Dr. David B. Woolner is Associate Professor of History at Marist College and Senior Fellow and Hyde Park Resident Historian of the Franklin and Eleanor Roosevelt Institute. A specialist in Anglo-American and U.S.-Canadian relations, Dr. Woolner is the co-editor with Warren Kimball and David Reynolds of FDR's World: War, Peace and Legacies (Palgrave, 2008); with Henry Henderson of FDR and the Environment (Palgrave, 2005); and with Richard Kurial of FDR, the Vatican and the Roman Catholic Church in America, 1933-1945 (Palgrave, 2003). He is the editor of The Second Quebec Conference Revisited: Waging War, Formulating Peace; Canada, Great Britain and the United States in 1944-1945 (Palgrave/St. Martin's Press, 1998), and is the author of a book entitled Cordell Hull, Anthony Eden and the Search for Anglo-American Cooperation, 1933-1938 (forthcoming from Praeger Press).
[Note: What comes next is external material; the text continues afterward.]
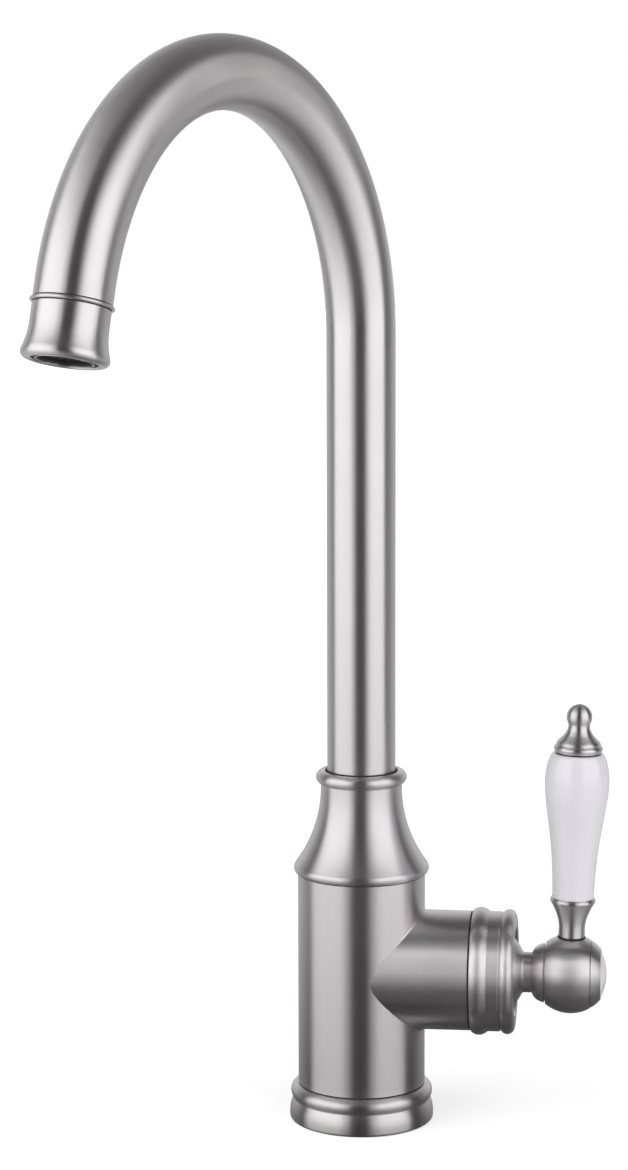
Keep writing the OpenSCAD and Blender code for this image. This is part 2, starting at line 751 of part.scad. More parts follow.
// Turned brass hub: the dome inside the cover ring, the neck, the collar and the ball
module lever_hub() {
    dome_in_r = dome_r - dome_wall;
    dome_edge = 90 - dome_half_angle;
    dome_end = acos((hub_neck_r + 0.4) / dome_r);
    neck_x = pivot_x + dome_r * sin(dome_end);
    collar_x = ball_x - 13.9;
    ball_start = -acos((hub_collar_r + 0.5) / ball_r);
    seam_x = ball_x + ball_r * sin(ball_start);
    roof = dome_top_x - pivot_x;
    color(nickel) difference() {
        on_branch() turned(concat(
            arc([0, pivot_x], dome_r, dome_edge, dome_end),
            [[hub_neck_r + 0.1, neck_x + 0.4], [hub_neck_r, neck_x + 0.8], [hub_neck_r, collar_x]],
            curve([hub_neck_r + 0.4, collar_x + 0.1], [hub_neck_r + 1.5, collar_x + 0.5],
                [hub_collar_r - 0.5, collar_x + 1.7], [hub_collar_r, seam_x - 0.5], 8),
            [[hub_collar_r - 0.4, seam_x - 0.2]],
            arc([0, ball_x], ball_r, ball_start, asin((hub_end_x - ball_x) / ball_r), 24),
            [[0, hub_end_x], [0, dome_top_x]],
            arc([0, pivot_x], dome_in_r, asin(roof / dome_in_r), dome_edge, 8)
        ));
        // Socket of the stem and the hole of its grub screw
        on_branch() {
            translate([-stem_t / 2 - seat, -stem_w / 2 - seat, dome_top_x - 1])
                cube([stem_t + 2 * seat, stem_w + 2 * seat, stem_end_x - dome_top_x + 1.5]);
            translate([0, 0, screw_x]) rotate([0, -90, 0]) bar(screw_r + seat, 0, 15);
            bar(end_thread_r + seat, hub_end_x - end_thread_h - 0.2, hub_end_x + 1);
        }
        on_lever() bar(rod_r + seat, -rod_r, ball_r + 1);
    }
}

// Screw that locks the hub on the stem, with a hexagon socket
module hub_grub_screw() {
    color(steel) on_branch() translate([0, 0, screw_x]) rotate([0, -90, 0]) difference() {
        bar(screw_r, stem_t / 2, hub_neck_r - 0.6);
        translate([0, 0, hub_neck_r - 2.5]) cylinder(r = 1.15, h = 4, $fn = 6);
    }
}

// End of the hub, screwed in where it carries on the curve of the ball, with a seat for the button
module hub_end_ring() {
    seam_angle = asin((hub_end_x + 0.3 - ball_x) / ball_r);
    color(nickel) on_branch() turned(concat(
        [[0, hub_end_x - end_thread_h], [end_thread_r, hub_end_x - end_thread_h], [end_thread_r, hub_end_x]],
        [[ball_r * cos(seam_angle) - 0.5, hub_end_x]],
        arc([0, ball_x], ball_r, seam_angle, acos(ring_face_r / ball_r), 10),
        [[button_r + 0.4, ring_end_x], [button_r + 0.1, ring_end_x - 0.3]],
        [[button_r + 0.1, button_x], [0, button_x]]
    ));
}

// Glazed porcelain button, left bare
module index_button() {
    dome = arc_r(button_dome_h, button_r);
    top = button_x + button_edge_h + button_dome_h;
    color(glazed_white) on_branch() turned(concat(
        [[0, button_x], [button_r, button_x]],
        arc([0, top - dome], dome, acos(button_r / dome), 90)
    ));
}

// Turned trumpet that seats the grip on the ball
module lever_ferrule() {
    rim_foot = ferrule_top - 2.6;
    color(nickel) on_lever() difference() {
        turned(concat(
            [[rod_r + seat, ball_r - 3], [ferrule_r, ball_r - 3]],
            curve([ferrule_r, ball_r + 3], [ferrule_r + 0.1, ball_r + 6.5],
                [ferrule_rim_r - 2, rim_foot - 2.5], [ferrule_rim_r - 0.7, rim_foot]),
            arc([ferrule_rim_r - 1.2, ferrule_top - 1.2], 1.2, -35, 90, 8),
            [[grip_foot_r + 0.1, ferrule_top], [grip_foot_r + 0.1, ferrule_floor]],
            [[rod_r + seat, ferrule_floor]]
        ));
        sphere(r = ball_r + seat / 2);
    }
}

// Soft rings that keep the porcelain off the metal
module grip_washers() {
    color(black_rubber) on_lever() {
        ring(grip_foot_r - 0.2, rod_r + 0.3, ferrule_floor, grip_foot);
        ring(finial_r - 0.8, rod_r + 0.3, grip_top, finial_foot);
    }
}

// Glazed porcelain grip, bored for the rod: a long taper that swells before its top
module porcelain_grip() {
    top_r = finial_r + 0.4;
    waist = grip_foot + 0.8 * grip_len;
    color(glazed_white) on_lever() turned(concat(
        [[rod_r + gap, grip_foot], [grip_foot_r - 0.4, grip_foot]],
        curve([grip_foot_r, grip_foot + 0.4], [grip_foot_r + 0.3, grip_foot + 0.43 * grip_len],
            [grip_r, grip_foot + 0.62 * grip_len], [grip_r, waist], 22),
        curve([grip_r, waist + 0.4], [grip_r, waist + 4], [top_r + 1.5, grip_top - 1.7],
            [top_r, grip_top - 0.2], 10),
        [[top_r - 0.3, grip_top], [rod_r + gap, grip_top]]
    ));
}

// Steel rod that clamps the grip between the ball and the finial
module tie_rod() {
    color(steel) on_lever() bar(rod_r, seat - rod_r, finial_foot + 9);
}

// Turned cap nut on top of the grip: a skirt, a slender neck and a small ball
module finial() {
    ball_z = finial_foot + 12.8;
    neck = 3.95;
    color(nickel) on_lever() turned(concat(
        [[rod_r + seat, finial_foot], [finial_r - 0.4, finial_foot]],
        arc([finial_r - 1.3, finial_foot + 1.3], 1.3, -45, 55, 8),
        [[finial_r - 0.9, finial_foot + 2.7], [finial_r - 0.9, finial_foot + 2.9]],
        curve([finial_r - 0.8, finial_foot + 3.1], [finial_r - 1.2, finial_foot + 4.2],
            [neck + 2.6, finial_foot + 4.8], [neck + 1.6, finial_foot + 6], 8),
        curve([neck + 1.5, finial_foot + 6.1], [neck + 0.7, finial_foot + 7.2],
            [neck, finial_foot + 8.4], [neck, finial_foot + 9.6], 8),
        arc([0, ball_z], finial_ball_r, -acos(neck / finial_ball_r), 90, 20),
        [[0, finial_foot + 9.3], [rod_r + seat, finial_foot + 9.3]]
    ));
}

tap_body();
base_ring();
base_seal();
shoulder_collar();
spout_tube();
spout_bush();
spout_o_rings();
spout_snap_ring();
spout_slip_ring();
outlet_cup();
aerator_housing();
aerator_insert();
aerator_screen();
aerator_washer();
cartridge_base();
cartridge_seals();
cartridge_housing();
fixed_disc();
moving_disc();
disc_carrier();
cartridge_rotor();
stem_pin();
cartridge_stem();
cartridge_nut();
cover_ring();
lever_hub();
hub_grub_screw();
hub_end_ring();
index_button();
lever_ferrule();
grip_washers();
porcelain_grip();
tie_rod();
finial();
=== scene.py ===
from math import acos, asin, atan2, cos, degrees, hypot, pi, radians, sin, sqrt, tau

import bmesh
import bpy
from mathutils import Matrix, Vector


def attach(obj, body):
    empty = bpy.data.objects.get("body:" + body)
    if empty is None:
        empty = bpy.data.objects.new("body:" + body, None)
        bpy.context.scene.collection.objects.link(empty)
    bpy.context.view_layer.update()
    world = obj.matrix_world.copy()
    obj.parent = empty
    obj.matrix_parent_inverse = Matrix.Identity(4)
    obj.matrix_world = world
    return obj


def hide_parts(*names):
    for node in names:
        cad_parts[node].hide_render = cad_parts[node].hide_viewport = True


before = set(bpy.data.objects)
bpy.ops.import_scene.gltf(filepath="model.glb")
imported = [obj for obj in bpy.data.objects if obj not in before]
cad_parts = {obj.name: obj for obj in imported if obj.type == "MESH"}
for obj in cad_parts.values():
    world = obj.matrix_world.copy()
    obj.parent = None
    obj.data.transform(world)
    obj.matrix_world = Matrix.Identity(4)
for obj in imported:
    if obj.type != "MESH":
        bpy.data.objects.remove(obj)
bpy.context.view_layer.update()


# Base ring
# Turned brass ring between the body and the deck: a swelling foot, a groove and a half-round
# bead. It is nickel plated, then brushed round on the lathe, and slips over the spigot of the
# body, where its rubber seal lies in a groove of its underside.
def arc(middle, radius, start, end, steps):
    """Points along an arc of an outline, between two angles in degrees."""
    turn = [radians(start + (end - start) * i / steps) for i in range(steps + 1)]
    return [(middle[0] + radius * cos(a), middle[1] + radius * sin(a)) for a in turn]


def nearest_turn(angle, side):
    """The same angle, moved by whole turns to lie beside another."""
    return angle + tau * round((side - angle) / tau)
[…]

Dr. Woolner held the fall 2010 Fulbright-Dow Distinguished Research Chair at the Roosevelt Study Center in Middelburg, the Netherlands; and is a past recipient of a Churchill Archives By-Fellowship at Churchill College, Cambridge; and an Arthur Schlesinger, Jr. Fellowship, at the Roosevelt Institute.
He earned his M.A. and Ph.D. in history from McGill University, and a B.A. summa cum laude in English Literature and History from the University of Minnesota.